Like the Fund, the World Bank has failed to respond effectively to the crisis through current mechanisms:
- The $1.2bn Global Food Response Programme was created in May 2008 to respond to the rise in food prices. Disbursements have taken place or are in process in around 35 countries, supporting vital expenditure on social safety nets, school feeding programmes and balance-of -payments support. Yet only around $730 million has been spent.
- In 2008 the World Bank’s Board endorsed an arrangement for front-loading $2bn in IDA support from the $42bn IDA 15 fund. So far just two loans have been agreed, for Armenia ($35 million) and, for reasons unrelated to the financial crisis, the Democratic Republic of Congo ($100 million).
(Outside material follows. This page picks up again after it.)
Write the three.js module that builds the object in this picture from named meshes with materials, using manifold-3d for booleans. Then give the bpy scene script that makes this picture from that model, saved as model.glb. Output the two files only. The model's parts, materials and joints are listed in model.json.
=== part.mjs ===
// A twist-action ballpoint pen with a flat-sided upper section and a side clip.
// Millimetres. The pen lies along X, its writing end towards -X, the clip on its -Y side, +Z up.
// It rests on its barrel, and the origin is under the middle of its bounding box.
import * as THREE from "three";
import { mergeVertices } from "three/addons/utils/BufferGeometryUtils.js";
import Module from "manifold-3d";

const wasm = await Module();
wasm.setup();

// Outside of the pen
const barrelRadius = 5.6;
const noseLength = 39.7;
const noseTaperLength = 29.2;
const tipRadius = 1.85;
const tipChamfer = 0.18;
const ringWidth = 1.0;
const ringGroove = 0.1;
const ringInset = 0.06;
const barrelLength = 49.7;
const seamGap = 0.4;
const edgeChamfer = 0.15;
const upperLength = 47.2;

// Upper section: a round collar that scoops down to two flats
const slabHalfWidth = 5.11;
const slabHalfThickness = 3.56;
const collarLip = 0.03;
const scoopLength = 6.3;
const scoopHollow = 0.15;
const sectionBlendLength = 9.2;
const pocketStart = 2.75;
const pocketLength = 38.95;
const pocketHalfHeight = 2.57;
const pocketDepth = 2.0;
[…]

The G20 could have called for the front-loading and early disbursement of around $20bn in IDA support, with a parallel commitment to top-up the replenishment.
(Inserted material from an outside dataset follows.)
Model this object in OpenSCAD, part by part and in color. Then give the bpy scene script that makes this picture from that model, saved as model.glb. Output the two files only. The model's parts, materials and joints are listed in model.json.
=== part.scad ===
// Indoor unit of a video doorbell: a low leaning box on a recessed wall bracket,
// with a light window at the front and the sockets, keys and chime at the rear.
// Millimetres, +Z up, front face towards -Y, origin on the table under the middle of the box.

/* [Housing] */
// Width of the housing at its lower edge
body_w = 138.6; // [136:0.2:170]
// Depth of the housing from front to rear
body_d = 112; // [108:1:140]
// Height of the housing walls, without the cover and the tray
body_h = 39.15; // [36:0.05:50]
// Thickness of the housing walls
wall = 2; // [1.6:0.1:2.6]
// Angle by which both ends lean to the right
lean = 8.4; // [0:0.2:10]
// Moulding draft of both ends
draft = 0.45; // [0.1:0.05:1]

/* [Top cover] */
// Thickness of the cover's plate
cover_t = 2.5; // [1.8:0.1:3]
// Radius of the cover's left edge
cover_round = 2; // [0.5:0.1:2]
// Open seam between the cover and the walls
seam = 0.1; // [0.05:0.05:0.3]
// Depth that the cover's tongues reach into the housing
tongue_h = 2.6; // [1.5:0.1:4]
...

Thank you so much Kevin. You have a good understanding of the implications of the G20 deal. I am a Nigerian and each time i read through global efforts towards the current economic crisis, i always feel we are not part of the world. But we are in every sense part of the world in all schemes. The G20 should not forget that a lot of resources being utilised in developed countries come from sub-Saharan African including energy, solid non-energy minerals and human resources. They should also not forget that their multinational companies operate here without much care for the environment and little emphasis on correct tax payments because they take advantage of our corrupt leaders. The G20 should not forget that poverty in developing countries contributes to global terror and crime. The facilitators of these crime cashes in on the poverty level and use money as an incentive to organise their actions. The World needs Africa as much as we need them. Smiles are not complete when your neghbours are not smiling back. Let the world have a complete story. Let G20 include Africa in their plans.